Growing up I was surrounded by board  games. Everyone in my family played something. We still do (I have a creaking shelf chock-full of modern board games in my living room). Additionally, my older brother had stacks of Battletech, Shadowrun, and Star Wars RPGs at his disposal, but being twelve years my senior, I never participated in any roleplaying in the house, and he mostly took it elsewhere, anyway. It wasn't until 2015 that I ever played a pen-and-paper RPG, and that was D&D 5e. I played quite a bit online since then, having no local group of my own. For years I've since run various one-shots and campaigns using that big rules system, and even helped co-author a published adventure based on Aliens, if said film was translated using mindflayers. Buy it, if you want. Or don't.

However, in the last five years I've played and run a great number of other games, from simple story games like Cheat Your Own Adventure and Atop A Lonely Tower, to PbtA fare like Monster of the Week and Apocalypse World, and then, oh, and then a vast array of delicious OSR games and modules... that's where, after years of other content, I really fell in love with RPGs: Sandbox adventure and unhinged agency; creativity and cunning over numbers and mechanical hall passes; no metaplot or guardrails or must-happens; bizarre ruins and wasted post-apocalyptic far futures and snake people making fell bargains... Yeah, that's the stuff. That's the stuff right there. As a result, it's really since I've fallen for old school games that I've begun to fill my head with design ideas and ways to better run the stuff I enjoy. That's much of what this blog will end up being about, I think.

I don't pretend to assume that anything I contribute here will be earth-shattering or revolutionary. It may actually come across as panned or derivative, or something not worth anyone's time.
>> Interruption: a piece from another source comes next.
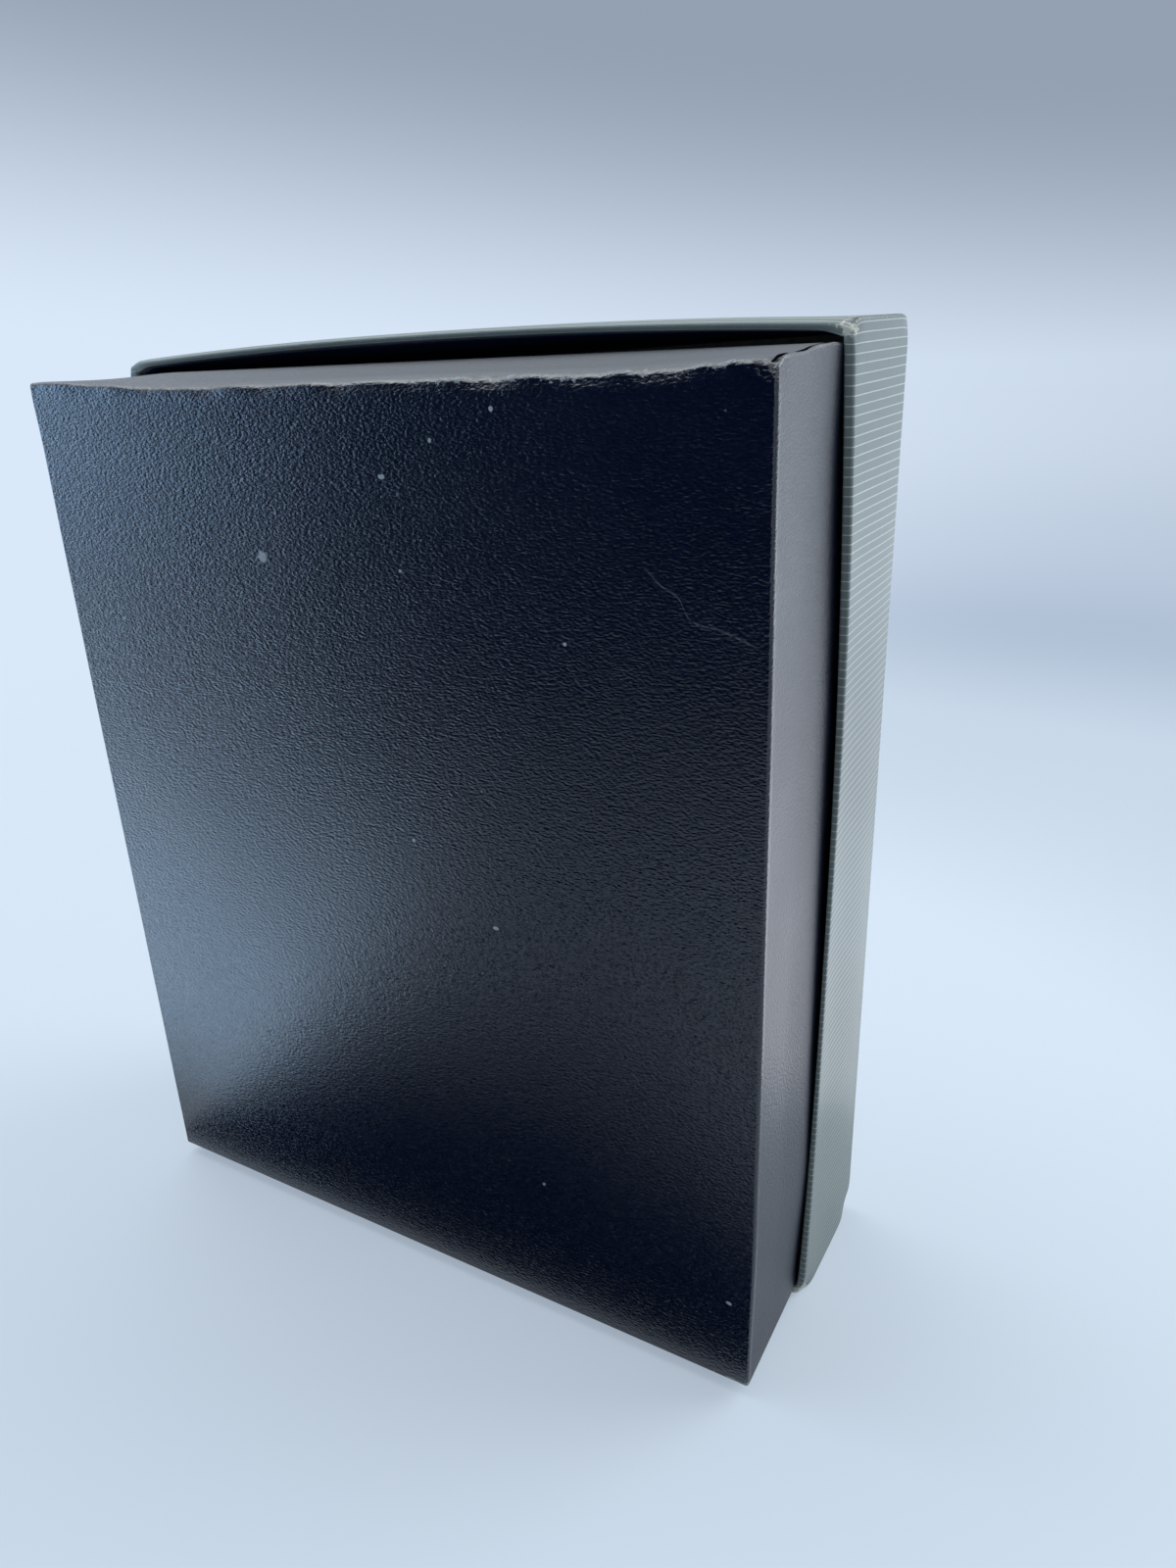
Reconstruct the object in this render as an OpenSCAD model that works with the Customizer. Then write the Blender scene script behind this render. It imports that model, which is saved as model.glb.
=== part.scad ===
// Two-piece covered-board watch box, closed and standing on a long side wall of its lid.
// X is the width, Y runs from the base's bottom panel to the lid's top panel, and Z is up.

/* [Base] */
// Width of the covered base, along X
base_w = 115; // [105:1:140]
// Length of the covered base, along Z
base_l = 137.5; // [130:0.5:170]
// Depth of base that shows in front of the closed lid
base_show = 20; // [15:0.5:30]

/* [Lid] */
// Outside depth of the lid
lid_d = 24; // [20:0.5:34]
// Clearance between the base's wall and the lid's wall, on each side
fit_gap = 0.5; // [0.3:0.05:1]
// Clearance left under the base where it hangs in the loose lid
under_gap = 0.15; // [0.1:0.05:0.3]
// How far the rim of a lid wall bows outwards at its middle
rim_bow = 1.8; // [0:0.1:3]
// Gap between the base's rim and the lid's inner face
rim_gap = 0.3; // [0.2:0.1:1]

/* [Board and paper] */
// Thickness of the greyboard
board_t = 1.2; // [1:0.1:2]
// Thickness of the cover and lining papers
paper_t = 0.3; // [0.2:0.05:0.4]
// Thickness of the glue layer that the corner tape fills
glue_t = 0.1; // [0.08:0.01:0.2]
// How far the cover paper turns in over the rim
turn_in = 13; // [8:0.5:16]
// Length of each leg of a corner tape
tape_leg = 9; // [6:0.5:12]
// Radius of the covered edges
edge_r = 0.9; // [0.7:0.05:1.2]

/* [Platform] */
// Height of the platform's card above the base's floor
platform_h = 20; // [16:0.5:24]
// Thickness of the platform's card
card_t = 1; // [0.8:0.1:1.5]
// Thickness of the velvet
velvet_t = 0.5; // [0.4:0.05:0.8]
// Clearance between the insert and the base's wall
insert_gap = 0.5; // [0.3:0.05:0.8]
// How far the velvet runs down the platform's legs
skirt_d = 9; // [5:0.5:14]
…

Regardless, it's at least worth my time to remove by digital suction the wild thoughts in my mind and trap them in one place for posterity and ease of access, so here we are.

Things I admire:

- Immovable rods
- Jars of grease
- People named Chet
- d66 tables
- d66 tables in 6x6 format (thanks, Maze Rats!)
- Kobolds
- Gnolls
- The Mighty Boosh
- Seltzer water

Some might say that not all of those things are related to RPGs. I'd argue otherwise. Anyhoo.

I happen to believe that The Mighty Boosh takes place in the Troika! universe.